Right now, we are talking about constructivism in one of my other classes. Constructivism celebrates the individual student’s learning process by supporting and facilitating each student’s construction of his/her understanding. A constructivist pedagogy rails against the notion of following scripts from teacher handbooks, teaching from textbooks, or teaching to the standardized test. It refuses to support the notion of the one best system for promoting student learning.

Western modernist society is obsessed with the notion of the one best system, and this obsession goes far beyond the field of education. Economics, politics, history, technology, psychology, philosophy – these are just a few of the many fields that are plagued by the misguided notion that there is one best system, and our job is to find that system (or create it), and use it.

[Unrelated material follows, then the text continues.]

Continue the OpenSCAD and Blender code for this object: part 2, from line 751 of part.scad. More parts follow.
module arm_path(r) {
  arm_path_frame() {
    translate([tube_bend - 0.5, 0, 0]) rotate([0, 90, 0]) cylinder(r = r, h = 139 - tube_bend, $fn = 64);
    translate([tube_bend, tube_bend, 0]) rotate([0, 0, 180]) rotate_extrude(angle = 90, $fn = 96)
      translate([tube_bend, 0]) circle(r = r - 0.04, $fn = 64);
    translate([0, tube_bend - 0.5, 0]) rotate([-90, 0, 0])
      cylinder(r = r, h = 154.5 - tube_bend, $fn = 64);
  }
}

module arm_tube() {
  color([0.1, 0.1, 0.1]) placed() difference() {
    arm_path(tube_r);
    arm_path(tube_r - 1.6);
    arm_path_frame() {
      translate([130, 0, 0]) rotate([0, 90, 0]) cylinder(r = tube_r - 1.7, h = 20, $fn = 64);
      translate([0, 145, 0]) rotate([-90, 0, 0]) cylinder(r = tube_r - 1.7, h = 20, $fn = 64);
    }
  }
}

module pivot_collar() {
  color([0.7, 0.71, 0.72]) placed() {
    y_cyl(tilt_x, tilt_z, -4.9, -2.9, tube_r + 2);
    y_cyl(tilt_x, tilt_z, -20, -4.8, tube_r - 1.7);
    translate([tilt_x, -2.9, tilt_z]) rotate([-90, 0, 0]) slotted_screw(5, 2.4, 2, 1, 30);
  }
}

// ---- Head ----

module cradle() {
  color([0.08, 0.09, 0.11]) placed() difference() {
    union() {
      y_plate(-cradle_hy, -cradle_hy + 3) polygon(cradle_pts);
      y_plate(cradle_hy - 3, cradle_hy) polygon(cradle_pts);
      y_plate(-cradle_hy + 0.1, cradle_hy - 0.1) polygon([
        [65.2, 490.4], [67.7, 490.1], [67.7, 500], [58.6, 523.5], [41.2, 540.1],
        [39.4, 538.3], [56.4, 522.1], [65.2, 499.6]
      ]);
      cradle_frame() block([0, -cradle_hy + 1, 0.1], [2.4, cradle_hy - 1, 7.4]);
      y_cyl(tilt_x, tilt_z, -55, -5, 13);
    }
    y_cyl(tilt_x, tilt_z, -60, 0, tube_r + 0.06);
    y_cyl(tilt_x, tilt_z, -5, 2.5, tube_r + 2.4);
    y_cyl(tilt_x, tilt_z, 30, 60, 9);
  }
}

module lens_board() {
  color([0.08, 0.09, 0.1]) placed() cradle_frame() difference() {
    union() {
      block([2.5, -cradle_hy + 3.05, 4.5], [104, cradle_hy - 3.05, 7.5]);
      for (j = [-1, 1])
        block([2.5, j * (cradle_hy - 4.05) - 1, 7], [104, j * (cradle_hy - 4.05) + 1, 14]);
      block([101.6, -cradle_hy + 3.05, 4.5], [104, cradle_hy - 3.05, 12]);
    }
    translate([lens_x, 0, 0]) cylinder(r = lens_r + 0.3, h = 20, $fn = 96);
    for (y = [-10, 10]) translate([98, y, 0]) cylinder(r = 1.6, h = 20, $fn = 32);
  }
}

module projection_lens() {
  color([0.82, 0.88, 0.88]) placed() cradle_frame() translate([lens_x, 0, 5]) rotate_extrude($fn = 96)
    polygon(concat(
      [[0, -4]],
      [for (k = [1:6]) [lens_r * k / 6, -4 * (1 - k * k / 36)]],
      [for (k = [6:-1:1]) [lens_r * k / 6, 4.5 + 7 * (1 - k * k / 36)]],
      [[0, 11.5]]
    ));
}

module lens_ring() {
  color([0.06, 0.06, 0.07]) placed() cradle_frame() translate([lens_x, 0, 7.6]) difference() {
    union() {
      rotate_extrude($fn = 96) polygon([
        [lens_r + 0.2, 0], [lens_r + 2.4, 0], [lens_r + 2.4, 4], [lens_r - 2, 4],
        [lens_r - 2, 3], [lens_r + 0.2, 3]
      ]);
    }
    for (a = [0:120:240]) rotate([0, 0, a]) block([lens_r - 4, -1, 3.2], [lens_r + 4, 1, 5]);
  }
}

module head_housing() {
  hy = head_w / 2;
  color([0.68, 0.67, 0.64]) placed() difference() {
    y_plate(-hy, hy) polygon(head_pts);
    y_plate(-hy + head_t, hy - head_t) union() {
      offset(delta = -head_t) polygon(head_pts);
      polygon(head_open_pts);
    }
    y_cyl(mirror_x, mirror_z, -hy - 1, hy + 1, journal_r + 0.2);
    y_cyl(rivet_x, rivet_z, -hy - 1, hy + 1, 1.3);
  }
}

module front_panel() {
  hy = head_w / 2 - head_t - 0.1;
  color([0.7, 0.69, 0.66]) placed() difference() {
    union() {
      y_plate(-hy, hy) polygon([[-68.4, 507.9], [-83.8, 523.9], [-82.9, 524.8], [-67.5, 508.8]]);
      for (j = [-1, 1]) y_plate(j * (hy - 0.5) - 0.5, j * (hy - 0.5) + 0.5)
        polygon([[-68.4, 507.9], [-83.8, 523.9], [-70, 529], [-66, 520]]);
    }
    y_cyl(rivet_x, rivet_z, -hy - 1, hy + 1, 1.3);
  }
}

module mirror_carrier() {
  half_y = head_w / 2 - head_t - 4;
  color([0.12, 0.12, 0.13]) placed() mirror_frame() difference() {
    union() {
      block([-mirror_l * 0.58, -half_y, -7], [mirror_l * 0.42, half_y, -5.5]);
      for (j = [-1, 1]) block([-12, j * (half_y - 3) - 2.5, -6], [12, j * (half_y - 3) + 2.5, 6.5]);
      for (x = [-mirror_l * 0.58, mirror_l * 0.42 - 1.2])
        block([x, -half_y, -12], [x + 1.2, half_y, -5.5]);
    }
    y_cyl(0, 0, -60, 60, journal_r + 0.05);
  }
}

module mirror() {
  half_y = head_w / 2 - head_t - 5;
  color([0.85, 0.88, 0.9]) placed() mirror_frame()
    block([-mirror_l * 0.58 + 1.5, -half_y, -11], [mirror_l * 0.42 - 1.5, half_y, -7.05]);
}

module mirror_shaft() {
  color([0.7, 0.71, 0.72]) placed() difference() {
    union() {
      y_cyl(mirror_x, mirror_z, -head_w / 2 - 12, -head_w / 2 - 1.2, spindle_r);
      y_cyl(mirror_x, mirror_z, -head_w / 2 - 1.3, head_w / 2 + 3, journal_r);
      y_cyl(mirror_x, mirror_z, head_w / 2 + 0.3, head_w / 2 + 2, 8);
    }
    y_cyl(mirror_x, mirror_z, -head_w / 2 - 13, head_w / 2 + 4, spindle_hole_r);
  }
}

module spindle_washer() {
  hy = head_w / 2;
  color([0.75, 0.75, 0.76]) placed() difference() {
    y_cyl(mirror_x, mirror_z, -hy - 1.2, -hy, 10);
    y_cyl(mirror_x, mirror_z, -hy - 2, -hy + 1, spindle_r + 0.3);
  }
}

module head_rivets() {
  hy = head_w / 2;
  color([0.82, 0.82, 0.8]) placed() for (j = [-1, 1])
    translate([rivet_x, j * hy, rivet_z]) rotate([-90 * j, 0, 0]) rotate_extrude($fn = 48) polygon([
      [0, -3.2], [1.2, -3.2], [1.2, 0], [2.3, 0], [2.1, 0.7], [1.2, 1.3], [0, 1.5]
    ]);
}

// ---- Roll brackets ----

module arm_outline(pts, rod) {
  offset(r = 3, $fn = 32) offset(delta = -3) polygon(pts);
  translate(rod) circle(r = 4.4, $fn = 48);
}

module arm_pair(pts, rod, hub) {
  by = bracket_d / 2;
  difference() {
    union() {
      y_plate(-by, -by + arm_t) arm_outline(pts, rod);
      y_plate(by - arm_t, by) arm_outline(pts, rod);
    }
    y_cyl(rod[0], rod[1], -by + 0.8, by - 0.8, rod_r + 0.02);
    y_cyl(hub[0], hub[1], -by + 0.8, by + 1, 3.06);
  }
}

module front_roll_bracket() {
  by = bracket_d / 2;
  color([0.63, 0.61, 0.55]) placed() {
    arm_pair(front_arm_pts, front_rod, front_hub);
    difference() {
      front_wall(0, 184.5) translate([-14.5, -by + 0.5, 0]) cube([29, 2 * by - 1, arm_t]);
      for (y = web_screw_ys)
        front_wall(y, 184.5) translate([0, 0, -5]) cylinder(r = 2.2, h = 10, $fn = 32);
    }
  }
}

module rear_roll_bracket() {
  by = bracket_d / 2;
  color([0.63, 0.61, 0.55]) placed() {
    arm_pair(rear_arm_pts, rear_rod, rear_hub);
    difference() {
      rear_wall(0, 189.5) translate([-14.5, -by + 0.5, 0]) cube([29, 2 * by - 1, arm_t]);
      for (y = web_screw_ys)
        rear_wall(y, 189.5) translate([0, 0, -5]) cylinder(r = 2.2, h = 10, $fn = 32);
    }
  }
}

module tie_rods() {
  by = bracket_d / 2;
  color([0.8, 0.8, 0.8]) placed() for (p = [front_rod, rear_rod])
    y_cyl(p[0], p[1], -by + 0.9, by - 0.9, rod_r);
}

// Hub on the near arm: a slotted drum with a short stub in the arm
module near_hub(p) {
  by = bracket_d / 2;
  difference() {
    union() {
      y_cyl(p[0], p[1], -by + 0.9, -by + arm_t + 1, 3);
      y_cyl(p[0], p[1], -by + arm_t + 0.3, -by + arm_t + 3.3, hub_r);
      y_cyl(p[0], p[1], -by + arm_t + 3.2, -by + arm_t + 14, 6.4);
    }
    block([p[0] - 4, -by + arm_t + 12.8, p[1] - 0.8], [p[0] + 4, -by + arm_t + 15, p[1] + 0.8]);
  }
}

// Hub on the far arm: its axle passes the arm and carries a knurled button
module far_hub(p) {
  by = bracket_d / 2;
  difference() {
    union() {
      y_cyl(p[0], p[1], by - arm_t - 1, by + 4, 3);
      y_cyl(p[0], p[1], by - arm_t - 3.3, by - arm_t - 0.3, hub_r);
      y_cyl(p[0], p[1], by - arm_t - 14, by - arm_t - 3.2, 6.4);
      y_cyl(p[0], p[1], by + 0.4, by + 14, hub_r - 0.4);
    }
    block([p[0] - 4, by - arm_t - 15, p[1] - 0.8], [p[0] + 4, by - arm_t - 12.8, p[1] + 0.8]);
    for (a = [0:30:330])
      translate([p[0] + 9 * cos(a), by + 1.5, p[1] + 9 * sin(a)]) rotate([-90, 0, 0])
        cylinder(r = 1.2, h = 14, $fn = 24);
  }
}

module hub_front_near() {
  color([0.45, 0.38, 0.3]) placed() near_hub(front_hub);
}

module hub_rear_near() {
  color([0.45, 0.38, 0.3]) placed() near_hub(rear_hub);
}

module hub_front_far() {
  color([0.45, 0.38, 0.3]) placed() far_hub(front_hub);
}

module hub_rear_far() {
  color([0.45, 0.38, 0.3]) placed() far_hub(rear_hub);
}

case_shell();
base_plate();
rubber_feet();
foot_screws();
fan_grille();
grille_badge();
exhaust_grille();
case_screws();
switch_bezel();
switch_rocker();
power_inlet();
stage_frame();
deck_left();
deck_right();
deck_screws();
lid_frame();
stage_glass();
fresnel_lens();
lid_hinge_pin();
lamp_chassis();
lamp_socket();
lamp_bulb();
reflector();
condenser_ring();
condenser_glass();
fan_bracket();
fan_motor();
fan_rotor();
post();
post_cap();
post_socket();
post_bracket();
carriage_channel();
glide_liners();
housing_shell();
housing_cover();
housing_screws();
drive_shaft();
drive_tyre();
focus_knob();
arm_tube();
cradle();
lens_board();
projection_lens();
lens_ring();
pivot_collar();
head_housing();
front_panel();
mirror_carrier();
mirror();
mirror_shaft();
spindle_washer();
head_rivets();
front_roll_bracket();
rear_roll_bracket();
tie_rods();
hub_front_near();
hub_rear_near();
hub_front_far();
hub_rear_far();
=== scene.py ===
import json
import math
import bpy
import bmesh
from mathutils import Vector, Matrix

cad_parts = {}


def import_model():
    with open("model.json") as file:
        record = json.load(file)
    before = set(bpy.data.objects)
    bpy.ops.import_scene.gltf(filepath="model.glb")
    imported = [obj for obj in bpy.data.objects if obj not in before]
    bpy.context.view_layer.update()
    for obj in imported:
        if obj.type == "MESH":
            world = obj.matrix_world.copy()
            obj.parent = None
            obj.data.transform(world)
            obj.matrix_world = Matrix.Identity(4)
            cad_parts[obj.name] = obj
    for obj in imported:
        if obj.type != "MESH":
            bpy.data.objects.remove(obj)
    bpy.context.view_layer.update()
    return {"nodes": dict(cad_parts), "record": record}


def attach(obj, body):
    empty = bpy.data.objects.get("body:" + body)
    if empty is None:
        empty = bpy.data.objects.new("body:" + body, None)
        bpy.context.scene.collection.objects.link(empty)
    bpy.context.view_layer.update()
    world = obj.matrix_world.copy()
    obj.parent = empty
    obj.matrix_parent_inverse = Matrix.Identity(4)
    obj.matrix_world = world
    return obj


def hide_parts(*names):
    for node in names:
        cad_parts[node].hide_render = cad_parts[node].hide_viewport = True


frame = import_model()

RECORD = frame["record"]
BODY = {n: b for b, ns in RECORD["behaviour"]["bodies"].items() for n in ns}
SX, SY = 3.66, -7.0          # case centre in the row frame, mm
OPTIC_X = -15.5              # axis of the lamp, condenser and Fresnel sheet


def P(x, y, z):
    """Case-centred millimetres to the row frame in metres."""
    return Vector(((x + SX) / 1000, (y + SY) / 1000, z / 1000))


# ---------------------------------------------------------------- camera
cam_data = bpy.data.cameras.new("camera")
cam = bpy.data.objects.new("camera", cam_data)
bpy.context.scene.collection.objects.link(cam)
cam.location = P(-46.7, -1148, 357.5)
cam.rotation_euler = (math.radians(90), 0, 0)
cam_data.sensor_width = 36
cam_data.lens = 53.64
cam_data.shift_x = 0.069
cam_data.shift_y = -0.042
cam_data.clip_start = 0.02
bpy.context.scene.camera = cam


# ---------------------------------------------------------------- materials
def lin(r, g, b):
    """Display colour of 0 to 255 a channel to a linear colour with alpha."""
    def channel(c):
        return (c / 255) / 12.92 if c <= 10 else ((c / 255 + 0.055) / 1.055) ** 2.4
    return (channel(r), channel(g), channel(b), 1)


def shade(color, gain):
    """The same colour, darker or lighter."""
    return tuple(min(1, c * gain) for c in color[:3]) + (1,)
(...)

The arts are certainly not immune from this way of thinking, either, much to my dismay. In music, there are many proposed “best systems” out there – from technique-based methods for various instruments, to approaches to the interpretation of musical works, to characteristics of musical styles, to understandings of music history.

And of course, today, we are plagued by the debates over finding the one best system of health care, the one best system for deficit reduction, the one best system for economic recovery, and so on.

How can the paradigm beneath so many feet and structures be shifted? How can we move away from this obsession with the one best system to a much more productive and meaningful perspective that celebrates individual differences, diverse approaches, and multiple modalities?